Business

JPMorgan CEO expects execs will see clawbacks

JPMorgan Chase CEO Jamie Dimon went before Congress on Wednesday to explain how the bank, the largest in the United States, lost $2 billion on risky trades and whether it failed to properly manage risk.

Anti-foreclosure demonstrators delay testimony

An anti-foreclosure protestor gestures and yells at JPMorgan Chase CEO Jamie Dimon as he appears before a Senate Banking Committee hearing in Washington Wednesday. (Mark Wilson/Getty)

JPMorgan Chase CEO Jamie Dimon told Congress on Wednesday that senior bank executives responsible for a $2 billion trading loss will probably have some of their pay taken back by the company.

"It's likely that there will be clawbacks," Dimon told the Senate Banking Committee.

Under bank policy, Dimon said, stock and bonuses can be recovered from executives, even for exercising bad judgment. The policy has never been invoked, he said.

The start of the hearing was delayed by demonstrators in the room who shouted about stopping foreclosures. Another demonstrator shouted, "Jamie Dimon's a crook." At least a dozen people were escorted from the hearing room.

Dimon appeared serene during the outbursts, which lasted several minutes. At another point before the questioning began, he gave a broad smile.

Dimon contended that the trading loss, disclosed May 10 in a surprise conference call with reporters and banking analysts, were meant to hedge risk to the company and to protect in case "things got really bad."

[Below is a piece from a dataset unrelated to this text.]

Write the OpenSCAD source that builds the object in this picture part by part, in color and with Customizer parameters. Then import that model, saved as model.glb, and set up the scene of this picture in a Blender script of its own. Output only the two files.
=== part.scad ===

Two Democrats on the committee, Sens. Charles Schumer of New York and Robert Menendez of New Jersey, expressed concern about what would have happened if the trading loss had occurred at a weaker bank.

JPMorgan Chase is the largest bank in the United States by assets and is considered among the strongest. Dimon often makes note of the bank's "fortress balance sheet."

Tempest in teapot comments 'dead wrong'

Menendez hypothesized about a larger loss, perhaps $50 billion, that creates a run on the bank "and that ultimately becomes the collective responsibility of each and every American."

JPMorgan Chase's stock price was flat at the start of trading, at 9:30 a.m., but began climbing steadily when the hearing began at 10. It was up 2 percent later, the best performer among the 30 stocks in the Dow Jones industrial average.

JPMorgan's trading loss has heightened concerns that the biggest banks still pose risks to the U.S. financial system, less than four years after the financial crisis in the fall of 2008.

The so-called Volcker rule, which goes into effect in July, will prevent banks from making certain trades for their own profit. Banks won an exemption to trade to protect their broad portfolios, as Dimon has said JPMorgan was doing in this case.

Dimon told the committee, however, that "I have a hard time distinguishing it." He allowed that "it's possible" that the Volcker rule would have prevented the debacle at JPMorgan but said he didn't know.

The CEO said that JPMorgan adopted a strategy late last year to reduce risk, but it backfired in its investment operation by heightening risk instead. The bank has named a new leader for the investment operation that was responsible for the loss.

A key regulator of JPMorgan, Thomas Curry, the U.S. comptroller of the currency, suggested last week that the bank lacked strong controls to contain risk in its investment operations.

JPMorgan Chase CEO Jamie Dimon, head of the largest bank in the U.S., prepares to testify in Washington Wednesday before the Senate Banking Committee on whether its executives failed to properly manage trading risks. (Haraz N. Ghanbari/Associated Press)

And The Wall Street Journal reported Tuesday that some senior JPMorgan executives, including the chief financial officer and chief risk officer, were told about risky trading in London two years before the losses came to light.

Dimon himself knew of some of the trades and sometimes spoke with the traders involved, the Journal reported, citing unnamed people familiar with the matter.

The Securities and Exchange Commission is reviewing what JPMorgan told investors about its finances and the risks it took before the loss.

In April, in a conference call with analysts, Dimon dismissed concerns about the bank's trading as a "tempest in a teapot." Later, adopting a more conciliatory stance, he conceded that he'd been "dead wrong" to minimize those concerns.

Dimon has called the losses "a black mark" for the bank. He confessed to a "flawed, complex, poorly reviewed, poorly executed and poorly monitored" trading strategy that allowed the losses to occur.

Dimon, the grandson of a Greek immigrant and son of a stockbroker, is no stranger to Washington. His reputation for cost-cutting and his perceived mastery of risk have given him an audience at the Treasury Department, White House and Congress, particularly during the crisis. More than other major Wall Street banks, JPMorgan weathered the 2008 financial crisis with few scars.

Since the crisis, Dimon has been an outspoken voice against stricter financial regulation. He has complained that lawmakers and regulators have gone too far in an overhaul of the financial system and might be slowing the economic recovery.